Every ATM interface involved with signaling must be configured with a network service access point (NSAP) address. The NSAP address is the ATM address of the interface and must be unique across the network.
To configure an NSAP address, complete the tasks described in one of the following sections:
If the switch is capable of delivering the NSAP address prefix to the router by using ILMI, and the router is configured with a PVC for communication with the switch through ILMI, you can configure the endstation ID (ESI) and selector fields using the atm esi-address command. The atm esi-address command allows you to configure the ATM address by entering the ESI (12 hexadecimal characters) and the selector byte (2 hexadecimal characters).
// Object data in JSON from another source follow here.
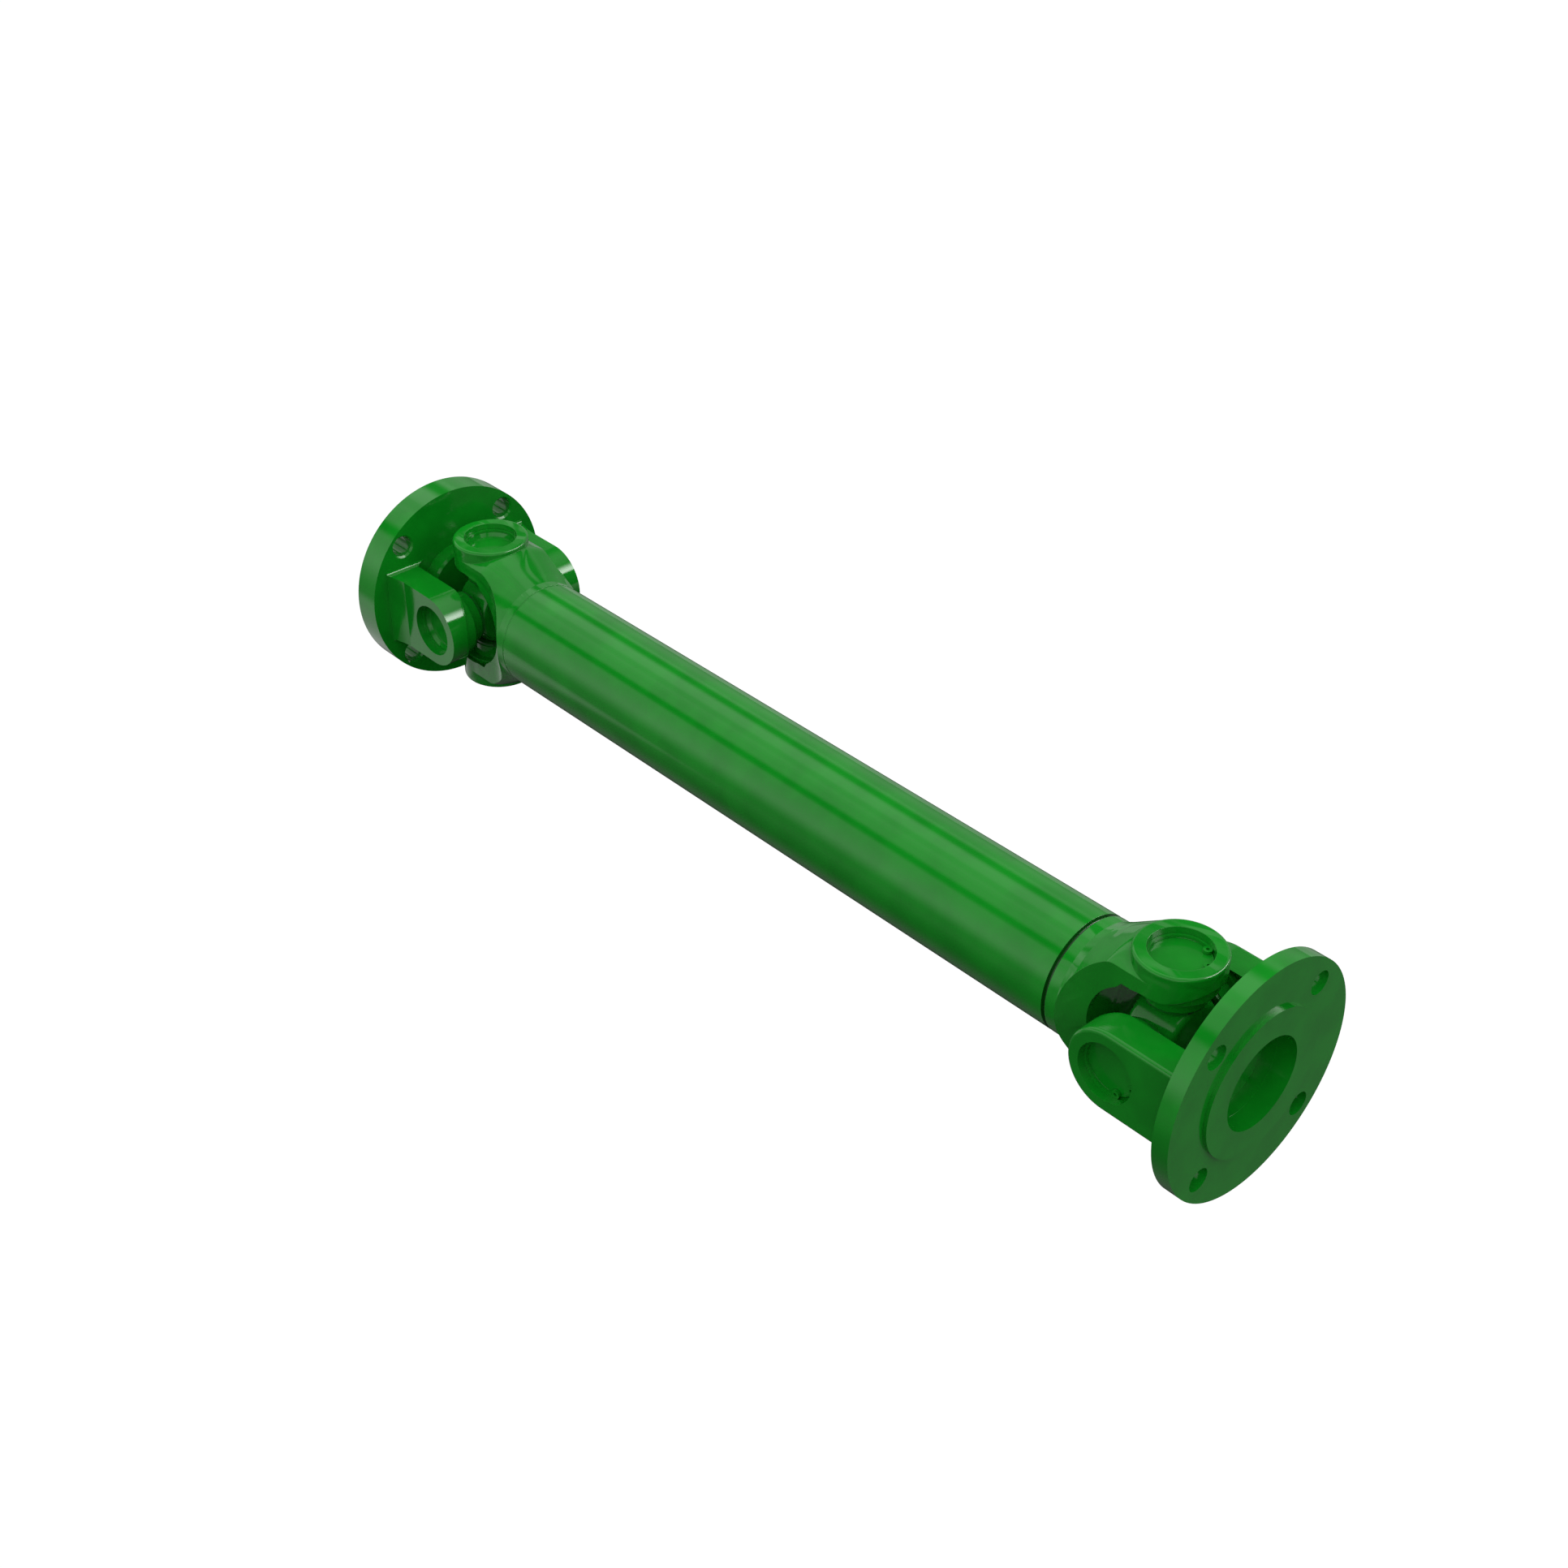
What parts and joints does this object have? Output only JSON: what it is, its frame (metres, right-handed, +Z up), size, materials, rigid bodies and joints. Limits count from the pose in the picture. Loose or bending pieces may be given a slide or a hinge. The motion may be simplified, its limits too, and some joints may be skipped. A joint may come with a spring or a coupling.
{
  "type": "drive shaft",
  "caption": "Fixed-length tubular drive shaft with a universal joint and a round bolting flange at each end.",
  "frame": {"origin": "centre of the bounding box, on the shaft's axis half-way between the two end faces", "axes": "+X along the shaft to the flange with the raised pilot, +Z up, so both tube yokes' bearing pins are vertical and both flange yokes' pins lie along Y"},
  "size_m": [0.483, 0.097, 0.097],
  "materials": {
    "tube_paint": "glossy green enamel on drawn tube",
    "yoke_paint": "glossy green enamel over a forged and turned surface",
    "weld_paint": "green enamel pooled in the groove over the weld's ripples",
    "cup_paint": "green enamel over turned steel",
    "ring_paint": "green enamel over spring steel",
    "cross_steel": "green enamel over the forged hub",
    "nipple_steel": "green enamel over plated steel",
    "bearing_steel": "ground and greased",
    "bearing_rubber": "matte black"
  },
  "bodies": {
    "tube": {"centre_tube": "tube_paint", "near_weld": "weld_paint", "near_tube_yoke": "yoke_paint", "near_top_cup": "cup_paint", "near_top_needles": "bearing_steel", "near_top_snap_ring": "ring_paint", "near_top_seal": "bearing_rubber", "near_bottom_cup": "cup_paint", "near_bottom_needles": "bearing_steel", "near_bottom_snap_ring": "ring_paint", "near_bottom_seal": "bearing_rubber", "far_weld": "weld_paint", "far_tube_yoke": "yoke_paint", "far_top_cup": "cup_paint", "far_top_needles": "bearing_steel", "far_top_snap_ring": "ring_paint", "far_top_seal": "bearing_rubber", "far_bottom_cup": "cup_paint", "far_bottom_needles": "bearing_steel", "far_bottom_snap_ring": "ring_paint", "far_bottom_seal": "bearing_rubber"},
    "near_cross": {"near_cross": "cross_steel", "near_grease_nipple": "nipple_steel"},
    "near_flange": {"near_flange_yoke": "yoke_paint", "near_front_cup": "cup_paint", "near_front_needles": "bearing_steel", "near_front_snap_ring": "ring_paint", "near_front_seal": "bearing_rubber", "near_back_cup": "cup_paint", "near_back_needles": "bearing_steel", "near_back_snap_ring": "ring_paint", "near_back_seal": "bearing_rubber"},
    "far_cross": {"far_cross": "cross_steel", "far_grease_nipple": "nipple_steel"},
    "far_flange": {"far_flange_yoke": "yoke_paint", "far_front_cup": "cup_paint", "far_front_needles": "bearing_steel", "far_front_snap_ring": "ring_paint", "far_front_seal": "bearing_rubber", "far_back_cup": "cup_paint", "far_back_needles": "bearing_steel", "far_back_snap_ring": "ring_paint", "far_back_seal": "bearing_rubber"}
  },
  "joints": [
    {"name": "near_cross_swing", "type": "hinge", "parent": "tube", "child": "near_cross", "pos_m": [0.2015, 0, 0], "axis": [0, 0, 1], "range_deg": [-18, 18]},
    {"name": "near_flange_swing", "type": "hinge", "parent": "near_cross", "child": "near_flange", "pos_m": [0.2015, 0, 0], "axis": [0, 1, 0], "range_deg": [-18, 18]},
    {"name": "far_cross_swing", "type": "hinge", "parent": "tube", "child": "far_cross", "pos_m": [-0.1985, 0, 0], "axis": [0, 0, 1], "range_deg": [-18, 18]},
    {"name": "far_flange_swing", "type": "hinge", "parent": "far_cross", "child": "far_flange", "pos_m": [-0.1985, 0, 0], "axis": [0, 1, 0], "range_deg": [-18, 18]}
  ]
}
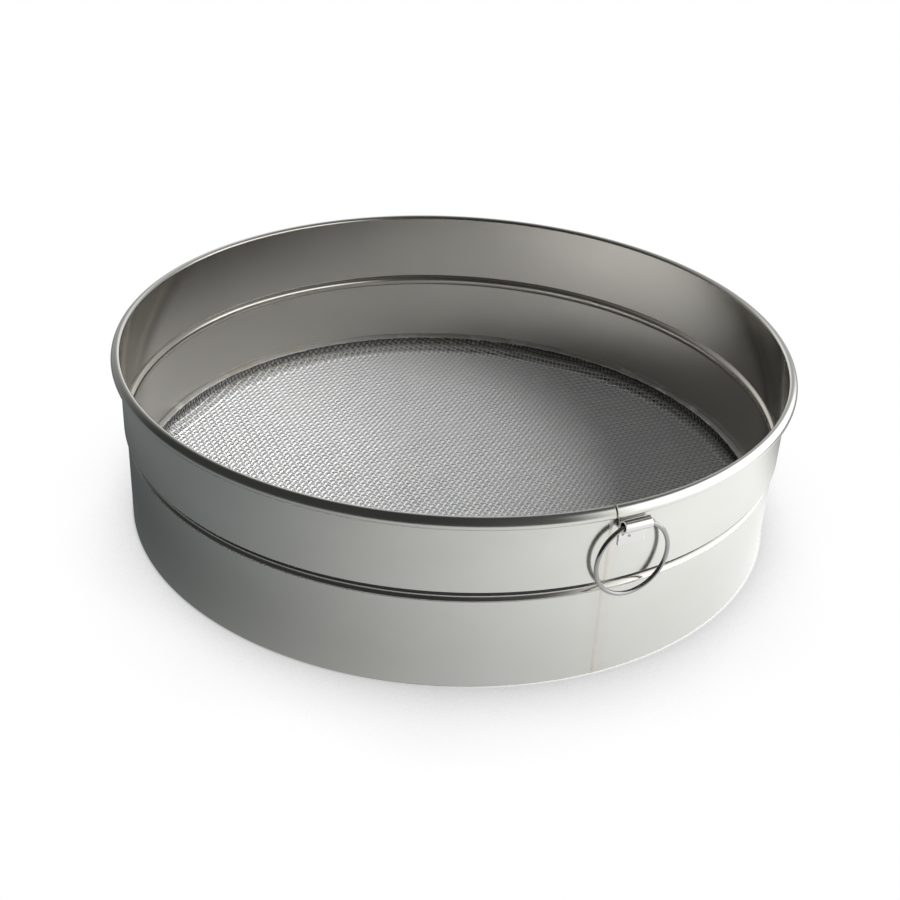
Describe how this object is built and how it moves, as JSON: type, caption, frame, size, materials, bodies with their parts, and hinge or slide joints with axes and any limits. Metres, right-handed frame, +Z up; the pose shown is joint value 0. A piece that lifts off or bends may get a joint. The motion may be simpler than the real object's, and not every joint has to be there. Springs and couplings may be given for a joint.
{
  "type": "test sieve",
  "caption": "Round stainless steel test sieve: a rolled hoop with wired rim and bead, a soldered disc of woven wire cloth, and a loose hanging ring.",
  "frame": {"origin": "on the hoop's axis, in the plane of its bottom edge", "axes": "+Z up through the rim; the hanging ring is on the -Y side and swings about an axis along X"},
  "size_m": [0.3, 0.3013, 0.079],
  "materials": {
    "hoop_sheet": "rolled bright stainless sheet, softly polished",
    "drawn_wire": "drawn stainless wire",
    "woven_cloth": "plain-woven bright wire",
    "solder": "dull hand-run tin solder",
    "strap_sheet": "polished stainless strip",
    "ring_wire": "bright drawn wire"
  },
  "bodies": {
    "sieve": {"hoop": "hoop_sheet", "rim_wire": "drawn_wire", "wire_cloth": "woven_cloth", "solder_seam": "solder", "ring_strap": "strap_sheet"},
    "ring": {"hang_ring": "ring_wire"}
  },
  "joints": [
    {"name": "ring_swing", "type": "hinge", "parent": "sieve", "child": "ring", "pos_m": [0, -0.1488, 0.0695], "axis": [-1, 0, 0], "range_deg": [-2.5, 165]}
  ]
}
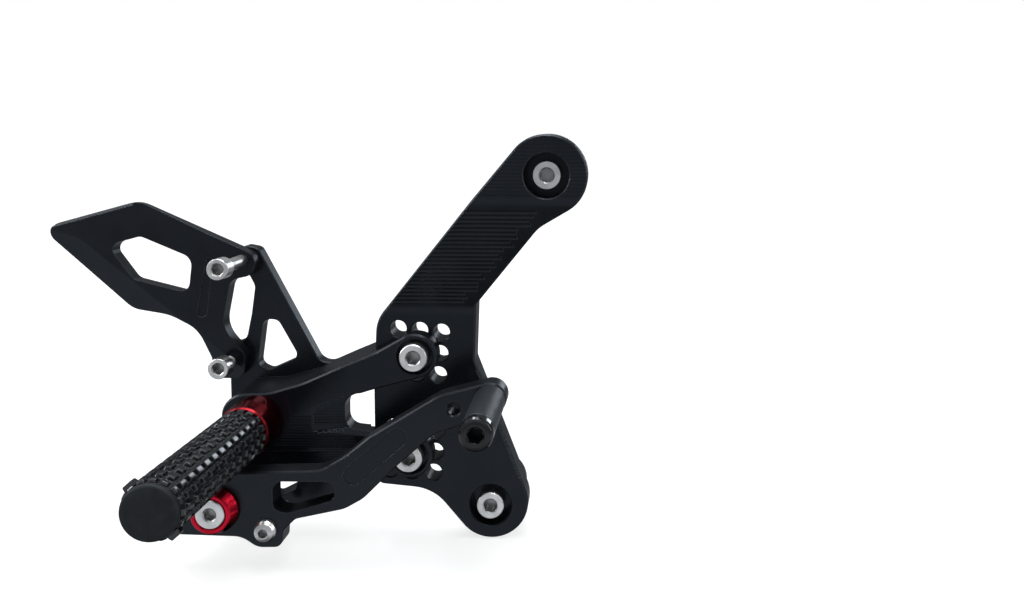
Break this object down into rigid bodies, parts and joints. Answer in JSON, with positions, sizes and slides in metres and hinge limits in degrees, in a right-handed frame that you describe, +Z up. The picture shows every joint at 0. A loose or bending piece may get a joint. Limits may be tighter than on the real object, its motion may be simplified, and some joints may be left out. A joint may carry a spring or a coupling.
{
  "type": "rear-set foot peg assembly",
  "caption": "Right-hand motorcycle rear-set: knurled foot peg, heel guard and sprung brake pedal on an adjustable bracket and a frame plate with spacers.",
  "frame": {"origin": "on the axis of the lower frame bolt, in the plane of the spacers' inboard faces that rest on the motorcycle frame", "axes": "+X towards the front of the motorcycle, +Y inboard (the foot peg points along -Y), +Z up"},
  "size_m": [0.2654, 0.14, 0.1963],
  "materials": {
    "black_anodised_aluminium": "satin black anodised, fine milling lines",
    "red_anodised_aluminium": "gloss red anodised",
    "stainless_steel": "bright turned stainless steel",
    "bearing_steel": "ground",
    "brass": "machined",
    "spring_steel": "oiled dark",
    "grey_end_cap": "matte dark grey",
    "gloss_black_aluminium": "gloss black anodised",
    "blue_grey_aluminium": "satin dark blue-grey anodised, turned"
  },
  "bodies": {
    "root": {"frame_plate": "black_anodised_aluminium", "frame_spacer_lower": "black_anodised_aluminium", "frame_spacer_upper": "black_anodised_aluminium", "frame_bolt_lower": "stainless_steel", "frame_bolt_upper": "stainless_steel", "peg_bracket": "black_anodised_aluminium", "bracket_bolts": "stainless_steel", "peg_collar": "red_anodised_aluminium", "peg_barrel": "gloss_black_aluminium", "peg_bolt": "stainless_steel", "peg_end_cap": "grey_end_cap", "heel_guard": "black_anodised_aluminium", "heel_guard_screw_upper": "stainless_steel", "heel_guard_screw_lower": "stainless_steel", "pedal_stop_pin": "bearing_steel", "pivot_cup_washer": "red_anodised_aluminium", "pivot_bolt": "stainless_steel", "pivot_bearing_inner": "bearing_steel", "pivot_bearing_balls": "bearing_steel", "pivot_bearing_cage": "brass", "pivot_spacer": "bearing_steel", "pedal_return_spring": "spring_steel", "spring_pin_bracket": "bearing_steel"},
    "brake_pedal": {"brake_pedal": "black_anodised_aluminium", "pivot_bearing_outer": "bearing_steel", "pivot_circlip": "spring_steel", "toe_peg": "blue_grey_aluminium", "rod_screw": "stainless_steel", "rod_screw_nut": "stainless_steel", "spring_pin_pedal": "bearing_steel"}
  },
  "joints": [
    {"name": "pedal_pivot", "type": "hinge", "parent": "root", "child": "brake_pedal", "pos_m": [-0.1184, -0.054, 0.0123], "axis": [0, 1, 0], "range_deg": [0, 10], "stiffness_Nm_per_rad": 2, "springref_deg": -20.05, "deforming": ["pedal_return_spring"]}
  ]
}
The NSAP prefix (26 hexadecimal characters) is provided by the ATM switch.
To configure the router to get the NSAP prefix from the switch and use locally entered values for the remaining fields of the address, use the following commands beginning in interface configuration mode:
| Command | Purpose | |
|---|---|---|
Step 1 | pvc [name] 0/16 ilmi | Configure an ILMI PVC on an ATM main interface for communicating with the switch by using ILMI. |
Step 2 | exit | Return to interface configuration mode. |
Step 3 | Enter the ESI and selector fields of the NSAP address. |
The recommended vpi and vci values for the ILMI PVC are 0 and 16, respectively.
You can also specify a keepalive interval for the ILMI PVC. See the "Configuring Communication with the ILMI" section earlier in this chapter for more information.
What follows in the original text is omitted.